For several years, my oldest daughter and I have had “the pink book.” It’s just a cheap journal that I’m sure I purchased from a clearance table somewhere. We share the journal; I write something in it and slip it under her pillow. She responds and I puts it under my pillow. Back and forth, year after year, we’ve done this.
I was pleased when my 6-year-old asked if she could also have a pink book. It’s so fun to see what their little minds come up with to write about.
When I got into bed that night, I saw the new pink book sticking out from under my pillow. Already smiling, I opened it up and read the first entry.
I think I have a big belly.
I read those seven little words over and over. Was this something that had been bothering her and I never knew? She’d never mentioned it. Was she sad about it? My mind raced as every insecurity I had ever had rose to the surface—especially my insecurities as a mom. Had I not done enough to instill confidence in her? I’d made sure I’d told her constantly that she’s beautiful.
The next morning, I asked her about the entry. I was prepared for a serious conversation on body image. Much to my surprise, however, she laughed. “I was just being funny, Mom. Look, I can make a face with my belly button.”
She ran out of the room and on to the next thing. I fear that there’s just no mastering this motherhood thing. There’s always something to remind me that I have no idea what I’m doing. This episode, however, made me realize something about my parenting.
I was obsessed with my daughters’ self-confidence. I was terrified that they’d grow up insecure. I’d been parenting out of that fear.
Self-Esteem: A Dead-End Street
We live in a world obsessed with making our children feel good about themselves. Teachers aren’t allowed to grade papers with red ink pens because the color is harsh and may hurt a child’s self-esteem. Children receive mixed messages.
On one hand, they’re told that if they work hard enough, they can do and be anything. Yet, on the other hand, they’re growing up in a “participation trophy” society where everyone is rewarded regardless of effort. All you have to do is show up. After all, we don’t want anyone’s pride to be wounded.
Self-confidence is king—except it’s not.
We do our children a great disservice when we encourage them to place all their confidence in self. The reality is that they can’t do anything they want to do. I, for instance, would love to be able to sing. Sadly, I’m tone deaf, and that isn’t going to change no matter how much I believe in myself.
Confidence is a good thing. We don’t, however, want our children to find their self-worth in their abilities.
The same is true with body image. We want our children to have a healthy body image, but it can’t be their everything. If that’s where all of their confidence is found, what happens when things begin to expand and sag? Neither do we want our children finding their value in their role as child, spouse, or parent.

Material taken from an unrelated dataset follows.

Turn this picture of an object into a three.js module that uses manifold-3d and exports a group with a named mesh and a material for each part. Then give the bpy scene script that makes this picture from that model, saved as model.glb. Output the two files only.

We would only have to speak with a widow or empty nester to find the problem here. Children grow and begin families of their own. Spouses pass away or, sometimes, choose to walk away. What happens to their self-esteem then?
We must teach our children to place their confidence in Christ.
They must find their self-worth in their relationship with Him. Only then will they be able to keep their footing in this shaky, ever-changing world. We don’t need more confident kids. We need kids who are confident in Christ. We need to raise a generation bold in its faith and sure of its Savior: How do we do this?
The Better Way
We must live out our faith—the good, the bad, and the ugly—in front of our children. It’s good to take them to Sunday School. It’s wonderful to have them memorize Scripture. It’s also important, however, that they witness our daily walk of faith.
If all they ever know is Sunday morning, what will they do when the trials come? What choices will they make when a child gets sick or a parent passes away or a spouse walks out? It’s OK for our children to see us do the hard stuff.
Recently, one of my children was a completing a worksheet from her church class. One of the questions was, Why is it important to obey God? It was a great question, and I was curious to hear her answer: This was her response, “It’s important to obey because then your life will be easy.” And all God’s people laughed.
Sadly, this is a common misconception. Part of the problem is that we’re so concerned with appearances. We get dressed up, paste smiles on our faces, and sing like we don’t have a care in the world.
The reality is, however, that life is difficult. We struggle. We get hurt. We fall down. Our kids need to see a faith that falls down, gets back up, and keeps going.
When they see that, they begin to develop a confidence in Christ’s ability to sustain the weary. They learn to trust Him when the way isn’t easy.
We must also teach our children that Jesus Christ isn’t a walk-away Joe.
People can be fickle. Today, with a click of a mouse, someone can “unfriend” a person they’ve known for 20 years. The one who praises you today can be the one who persecutes you tomorrow. Relationships are treated as disposable, which can make a person feel insecure about any relationship.
Our kids need to know that God loves them with an everlasting, enduring, never-going-to-leave-them kind of love.
They need to know that there isn’t anything they can do, no mistake they can make, no place they can go that will make Him walk away. They can be confident in His love for them. They can trust Him with their hearts, their dreams, and their lives.
We want confident kids. Let’s just make sure they find their confidence in the right place.
“For You are my hope, LORD God, my confidence from my youth” (Psalm 71:5).